Know your power. Learning to let them is very powerful.  When I get caught up in someone else blocking my way or getting sucked into wanting to change them, I feel empty and fragile. By pushing back or resisting, I end up expending a lot of energy and I feel depleted. It’s like trying to push a rope.  I realize now it’s futile and exhausting. Let them helps me feel more powerful because I’m focused on what I can do and control instead of getting wrapped up in what I can’t. 

Know your values.  The Let Them Theory frees me up to make choices that align with my values. I’m not trying to appease someone or worry about “how something” will look to others.  As long as it’s aligned with my values, then I can Let Me.
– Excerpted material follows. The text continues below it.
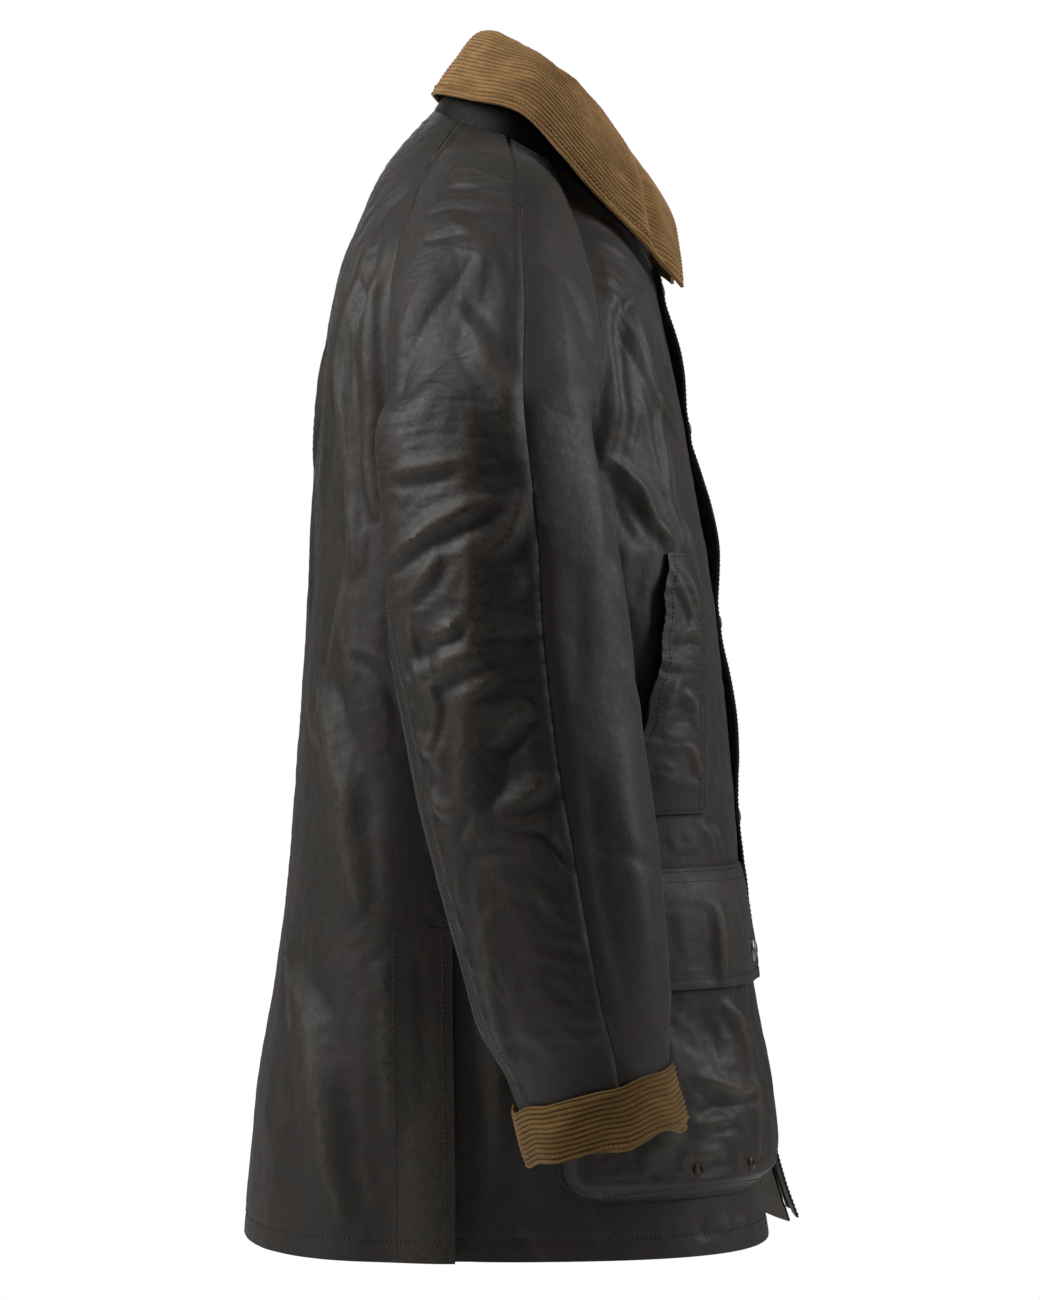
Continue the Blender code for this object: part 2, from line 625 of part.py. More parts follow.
def sleeve_axis(grid):
    """A point inside the sleeve for each of its rows."""
    sections = sleeve_sections()
    centres = []
    for station in SLEEVE_STATIONS:
        section = section_at(sections, station)
        inside = section.crest + (section.back_in + section.front_in) * 0.6
        centres.append(inside)
    return np.array(centres)


# ---------------------------------------------------------------- cloth panels as solids
def inset_vectors(panels):
    """For each panel, how its points move one wall inwards. Panels that meet share the move."""
    shared = {}
    for grid, normals in panels.values():
        for point, normal in zip(grid.reshape(-1, 3), normals.reshape(-1, 3)):
            shared.setdefault(tuple(np.round(point, 5)), []).append(normal)
    result = {}
    for name, (grid, normals) in panels.items():
        moves = np.zeros_like(grid)
        for i in range(grid.shape[0]):
            for j in range(grid.shape[1]):
                meeting = np.array(shared[tuple(np.round(grid[i, j], 5))])
                mean = unit(meeting.sum(axis=0))
                lean = max(float((meeting @ mean).mean()), 0.6)
                moves[i, j] = -mean / lean
        result[name] = moves
    return result


def cloth_panels():
    """Every waxed panel's grid and normals, by name."""
    back = back_half()
    front = front_half()
    sleeve_back = sleeve_half(True)
    sleeve_front = sleeve_half(False)
    lap = lapped(back, front)
    whole_back = np.concatenate([mirrored(lap)[:, :0:-1], lap], axis=1)
    left_front = tucked(swung(front))
    right_front = mirrored(tucked(front))
    panels = {"back": (whole_back, body_axis(whole_back)),
              "front_left": (left_front, body_axis(left_front)),
              "front_right": (right_front, body_axis(right_front))}
    for name, grid in (("sleeve_back", sleeve_back), ("sleeve_front", sleeve_front)):
        axis = sleeve_axis(grid)
        panels[name + "_left"] = (grid, axis)
        panels[name + "_right"] = (mirrored(grid), axis * np.array([-1.0, 1.0, 1.0]))
    return {name: (grid, grid_normals(grid, axis)) for name, (grid, axis) in panels.items()}


def make_panels(panels):
    """The body and the sleeves."""
    insets = inset_vectors(panels)
    for name, (grid, _) in panels.items():
        outer = grid + trimmed(grid)
        if name.startswith("sleeve_back"):
            for row in (UNDERARM, UNDERARM + 1):
                outer[row, 0] += unit(grid[row, 1] - grid[row, 0]) * CROTCH_TRIM
        wall(name, outer, outer + insets[name] * WAXED_WALL, WAXED)


def make_cuffs():
    """A turned-back corduroy band round the end of each sleeve, on the sleeve's own turns."""
    sleeve = ring_section(RINGS[-1])
    back = np.linspace(sleeve.back_turn, sleeve.outer_turn, SLEEVE_BACK_CELLS + 1)
    front = np.linspace(sleeve.outer_turn, sleeve.front_turn, SLEEVE_FRONT_CELLS + 1)
    turns = np.concatenate([back, front[1:-1]])
    outer = []
    inner = []
    for row in CUFF_RINGS:
        section = ring_section(row)
        outer.append([round_sleeve(section, turn) for turn in turns])
        inner.append([round_sleeve(section, turn, -CORD_WALL - SEAM_GAP) for turn in turns])
    for side, flip in (("left", 1.0), ("right", -1.0)):
        scale = np.array([flip, 1.0, 1.0])
        wall("cuff_" + side, np.array(outer) * scale, np.array(inner) * scale, CORDUROY, closed=True)


def collar_lines(row):
    """The neck and roll points of a collar section, and its directions up and out."""
    neck = np.array([row.neck_x, row.neck_y, row.neck_z])
    roll = np.array([row.roll_x, row.roll_y, row.roll_z])
    up = unit(roll - neck)
    out = np.array([row.neck_x, row.neck_y + 0.020, 0.0])
    out = unit(out - up * float(out @ up))
    return neck, roll, up, out


def make_collar():
    """The corduroy collar: up inside the neck, over the roll and down to the fall's edge."""
    rows = []
    for row in COLLAR:
        neck, roll, up, out = collar_lines(row)
        edge = np.array([row.edge_x, row.edge_y, row.edge_z])
        inside = -out * COLLAR_INSIDE
        brow = roll + out * ROLL_OUTER - up * ROLL_SHOULDER
        rows.append([
            neck + inside + up * COLLAR_FOOT,
            neck + (roll - neck) * COLLAR_BEND[0] + inside,
            neck + (roll - neck) * COLLAR_BEND[1] + inside,
            roll - out * ROLL_HALF - up * ROLL_SHOULDER,
            roll,
            brow,
            (brow + edge) / 2 + out * row.belly,
            edge,
        ])
    half = np.array(rows).transpose(1, 0, 2)
    grid = np.concatenate([mirrored(half)[:, :0:-1], half], axis=1)
    down = np.gradient(grid, axis=0)
    across = np.gradient(grid, axis=1)
    normals = np.cross(down, across)
    normals /= np.linalg.norm(normals, axis=2, keepdims=True)
    if normals[4, half.shape[1] - 1, 2] < 0:
        normals = -normals
    wall("collar", grid, grid - normals * CORD_WALL, CORDUROY)


def make_stand():
    """The waxed band that the collar folds over."""
    rows = []
    outs = []
    for row in COLLAR:
        neck, roll, up, out = collar_lines(row)
        foot = neck + up * STAND_FOOT
        top = roll - up * STAND_DROP
        rows.append([top, (foot + top) / 2, foot])
        outs.append(out)
    half = np.array(rows).transpose(1, 0, 2)
    outs = np.array(outs)
    grid = np.concatenate([mirrored(half)[:, :0:-1], half], axis=1)
    moves = np.concatenate([mirrored(outs)[:0:-1], outs])
    wall("collar_stand", grid, grid - moves[None] * WAXED_WALL, WAXED_DARK)


def front_edge_y(front, z):
    """Where a front's middle edge lies at a height, on its facets."""
    return float(np.interp(-z, -front[3:, 0, 2], front[3:, 0, 1]))


def fly_lift(z):
    """How far the fly's free edge stands off the right front at a height."""
    for upper, lower, swell in zip(FLY_SNAPS, FLY_SNAPS[1:], FLY_SWELLS):
        if lower <= z <= upper:
            t = (upper - FLY_FLAT - z) / (upper - lower - 2 * FLY_FLAT)
            return FLY_SNAPPED + swell * math.sin(math.pi * min(max(t, 0.0), 1.0)) ** 0.8
    if z > FLY_SNAPS[0]:
        return FLY_SNAPPED
    t = max(0.0, (FLY_SNAPS[-1] - FLY_FLAT - z) / (FLY_SNAPS[-1] - FLY_FLAT - FLY_FOOT))
    return FLY_SNAPPED + FLY_FLARE * t ** 1.5


def fly_levels(front):
    """Heights of the fly's rows: the front's own, and those that its waves need."""
    levels = {FLY_TOP, FLY_FOOT}
    levels |= {z for z in front[3:, 0, 2] if FLY_FOOT < z < FLY_TOP}
    for upper, lower in zip(FLY_SNAPS, FLY_SNAPS[1:]):
        levels |= {upper - FLY_FLAT, upper * 0.5 + lower * 0.5, lower + FLY_FLAT}
    levels |= {FLY_SNAPS[0] + FLY_FLAT, FLY_SNAPS[-1] - FLY_FLAT}
    kept = []
    for z in sorted(levels, reverse=True):
        if not kept or kept[-1] - z > FLY_STEP:
            kept.append(float(z))
    return kept[:-1] + [FLY_FOOT]


def make_fly(right, left):
    """The storm fly, stitched to the left front and lapped over the right."""
    rows = []
    for z in fly_levels(right):
        root = front_edge_y(left, z)
        free = front_edge_y(right, z)
        row = []
        for x in (FLY_ROOT_X, FRONT_EDGE, FLY_MIDDLE_X, FLY_EDGE_X):
            across = (FLY_ROOT_X - x) / (FLY_ROOT_X - FLY_EDGE_X)
            over_right = max(0.0, (FRONT_EDGE - x) / (FRONT_EDGE - FLY_EDGE_X))
            base = root + (free - root) * over_right
            row.append((x, base - WAXED_WALL - SEAM_GAP - fly_lift(z) * across ** 1.4, z))
        rows.append(row)
    grid = np.array(rows)
    wall("storm_fly", grid, grid + np.array([0.0, WAXED_WALL, 0.0]), WAXED)
    return grid


def make_zip(right, left):
    """The zip's tape and chain, behind the two front edges."""
    levels = [z for z in right[3:, 0, 2] if ZIP_FOOT < z < ZIP_TOP]
    rows = []
    for z in [ZIP_TOP] + levels + [ZIP_FOOT]:
        deep = max(front_edge_y(right, z), front_edge_y(left, z)) + WAXED_WALL + ZIP_CLEAR
        if z > ZIP_DEEP_TOP:
            deep += (z - ZIP_DEEP_TOP) * ZIP_DEEP_SLOPE
        rows.append([(-ZIP_HALF, deep, z), (ZIP_HALF, deep, z)])
    grid = np.array(rows)
    wall("zip", grid, grid + np.array([0.0, ZIP_WALL, 0.0]), TAPE)


def row_index(grid, z):
    """The row of a panel, with its fraction, that lies at a height."""
    heights = grid[:, POCKET_FIRST, 2]
    return float(np.interp(-z, -heights[UNDERARM:], np.arange(UNDERARM, len(heights))))


def lifted(grid, normals, row, col, lift):
    """A point of a panel, moved out."""
    return read_grid(grid, row, col) + unit(read_grid(normals, row, col)) * lift


def bag_columns():
    """The bag's columns on the front, with the brow of its gusset just inside each edge."""
    inner = [float(c) for c in range(POCKET_FIRST + 1, POCKET_LAST)]
    return [POCKET_FIRST, POCKET_FIRST + BAG_EDGE] + inner + [POCKET_LAST - BAG_EDGE, POCKET_LAST]


def sewn_on(name, grid, normals, heights, columns, lifts):
    """A piece that follows a front: its rows' heights, and each row's columns and lifts."""
    outer = []
    inner = []
    for z, cols, reaches in zip(heights, columns, lifts):
        row = row_index(grid, z)
        places = list(zip(cols, reaches))
        outer.append([lifted(grid, normals, row, col, lift) for col, lift in places])
        inner.append([lifted(grid, normals, row, col, lift - WAXED_WALL) for col, lift in places])
    wall(name, np.array(outer), np.array(inner), WAXED)


def make_bellows(side, grid, normals):
    """One bellows pocket: its bag, its flap, and the snaps and eyelets on them."""
    columns = bag_columns()
    middle = len(columns) - 2
    heights = [level.z for level in BAG_ROWS]
    lifts = [[SEWN_LIFT] + [level.reach] * middle + [SEWN_LIFT] for level in BAG_ROWS]
    sewn_on("bellows_bag_" + side, grid, normals, heights, [columns] * len(heights), lifts)
    columns = list(range(POCKET_FIRST, POCKET_LAST + 1))
    heights = [level.z for level in FLAP_ROWS]
    lifts = [[level.reach] * len(columns) for level in FLAP_ROWS]
    sewn_on("pocket_flap_" + side, grid, normals, heights, [columns] * len(heights), lifts)
    row = row_index(grid, FLAP_SNAP_Z)
    stand = column(FLAP_ROWS, "reach", FLAP_SNAP_Z) + SEAM_GAP
    for k, col in enumerate(FLAP_SNAP_COLUMNS, 1):
        centre = lifted(grid, normals, row, col, stand)
        make_snap(f"snap_flap_{side}_{k}", centre, read_grid(normals, row, col))
    row = row_index(grid, EYELET_Z)
    stand = column(BAG_ROWS, "reach", EYELET_Z) + SEAM_GAP
    for k, col in enumerate(EYELET_COLUMNS, 1):
        centre = lifted(grid, normals, row, col, stand)
        make_eyelet(f"eyelet_{side}_{k}", centre, read_grid(normals, row, col))


def make_snap(name, centre, normal):
    """A snap's domed cap."""
    profile = [(0.0, 0.0), (SNAP_RADIUS, 0.0), (SNAP_RADIUS, SNAP_HEIGHT * 0.45),
               (SNAP_RADIUS * 0.6, SNAP_HEIGHT * 0.9), (0.0, SNAP_HEIGHT)]
    turned(name, centre, normal, profile, SNAP_SIDES, NICKEL)


def make_eyelet(name, centre, normal):
    """A drain hole's ring."""
    profile = [(EYELET_HOLE, 0.0), (EYELET_RADIUS, 0.0), (EYELET_RADIUS * 0.8, EYELET_HEIGHT),
               (EYELET_HOLE * 1.15, EYELET_HEIGHT)]
    turned(name, centre, normal, profile, EYELET_SIDES, BRASS)


def make_handwarmer(side, grid, normals):
    """A patch on the front, sewn at its top, foot and front edge and open at the rear."""
    fine = np.linspace(*PATCH_COLUMNS, 200)
    shares = np.linspace(0, 1, PATCH_CELLS + 1)
    rise = np.sin(np.minimum(shares * PATCH_STEEP, 1.0) * math.pi / 2)
    columns = []
    lifts = []
    for patch in HANDWARMER:
        row = row_index(grid, patch.z)
        depth = np.array([read_grid(grid, row, col)[1] for col in fine])
        sewn, free = np.interp([patch.sewn_y, patch.open_y], depth, fine)
        columns.append(sewn + (free - sewn) * shares)
        lifts.append(PATCH_LIFT + (patch.reach - PATCH_LIFT) * rise)
    heights = [patch.z for patch in HANDWARMER]
    sewn_on("handwarmer_" + side, grid, normals, heights, columns, lifts)


def make_fly_snaps(fly):
    """Snap caps down the storm fly."""
    heights = fly[:, 0, 2]
    normals = grid_normals(fly, np.array([[0.0, 0.0, z] for z in heights]))
    for k, z in enumerate(FLY_SNAPS, 1):
        row = float(np.interp(-z, -heights, np.arange(len(heights))))
        col = 2.0 + (FLY_SNAP_X - fly[0, 2, 0]) / (fly[0, 3, 0] - fly[0, 2, 0])
        normal = unit(read_grid(normals, row, col))
        make_snap(f"snap_fly_{k}", read_grid(fly, row, col) + normal * SNAP_CLEAR, normal)


def clear_scene():
    """Remove what the new file came with."""
    for item in list(bpy.data.objects):
        bpy.data.objects.remove(item, do_unlink=True)


def main():
    """Build the jacket."""
    clear_scene()
    panels = cloth_panels()
    make_panels(panels)
    make_cuffs()
    make_collar()
    make_stand()
    right = panels["front_right"][0]
    left = panels["front_left"][0]
    fly = make_fly(right, left)
    make_fly_snaps(fly)
    make_zip(right, left)
    for side in ("left", "right"):
        grid, normals = panels["front_" + side]
        make_bellows(side, grid, normals)
        make_handwarmer(side, grid, normals)


main()
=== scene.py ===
"""Waxed cotton jacket: raglan sleeves, corduroy collar and cuffs, storm fly, bellows pockets.

Laid out as an add-on and run as a script. Metres, +Z up; the wearer faces -Y and the wearer's left
is +X. The tables give the left half of the jacket; the right half mirrors it.
"""
import copy
import functools
import math
from collections import namedtuple

import bpy
import numpy as np
from bpy.props import FloatProperty, FloatVectorProperty, PointerProperty
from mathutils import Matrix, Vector


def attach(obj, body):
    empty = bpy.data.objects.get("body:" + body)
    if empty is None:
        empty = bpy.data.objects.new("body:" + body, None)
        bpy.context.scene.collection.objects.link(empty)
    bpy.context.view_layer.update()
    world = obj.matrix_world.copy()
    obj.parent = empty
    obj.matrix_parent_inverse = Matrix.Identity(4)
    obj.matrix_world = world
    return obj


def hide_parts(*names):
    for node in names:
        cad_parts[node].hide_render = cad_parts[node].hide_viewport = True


bl_info = {
    "name": "Waxed jacket",
    "version": (1, 0, 0),
    "blender": (4, 5, 0),
    "location": "3D View > Sidebar > Jacket",
    "description": "Makes a waxed cotton jacket with corduroy collar and cuffs, and its studio",
    "category": "Object",
}

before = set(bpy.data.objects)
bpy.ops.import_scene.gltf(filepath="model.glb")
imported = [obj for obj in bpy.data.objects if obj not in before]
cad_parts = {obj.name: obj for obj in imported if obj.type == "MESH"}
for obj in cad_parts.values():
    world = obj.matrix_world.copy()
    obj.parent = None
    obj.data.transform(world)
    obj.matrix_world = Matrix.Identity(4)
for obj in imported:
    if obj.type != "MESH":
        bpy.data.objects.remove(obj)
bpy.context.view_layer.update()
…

I get to take ownership of where I want to be and what I want to do instead of (unsuccessfully) trying to drive others to what I want.  Or what I think they should want. I get to follow my values and let them follow theirs. 

Know others. It’s impossible to change someone else. Robbins spent several chapters on a woman who wanted to get her husband to shape up. Nagging and cajoling just don’t work.  The more I push the less the other person wants to comply. If it’s not their own idea, it’s not going to happen. My son isn’t going to apply for an early decision at my alma mater.  My partner isn’t going to quit drinking. Respect that each person is on their own path and they get to decide which direction to go. Robbins suggests setting the example and then let go. So, If I want to get my friend to start running every morning, I can go running every morning and tell them how great I feel when I do.  Beyond that, sit back and see if they get there on their own.

Relinquishing power to control others is so powerful. Robbins does a great job making it so easy in just two words: Let Them. And then, Let Me. Let me respond with my values and set the example of having the boundaries that align with them. Can you let them?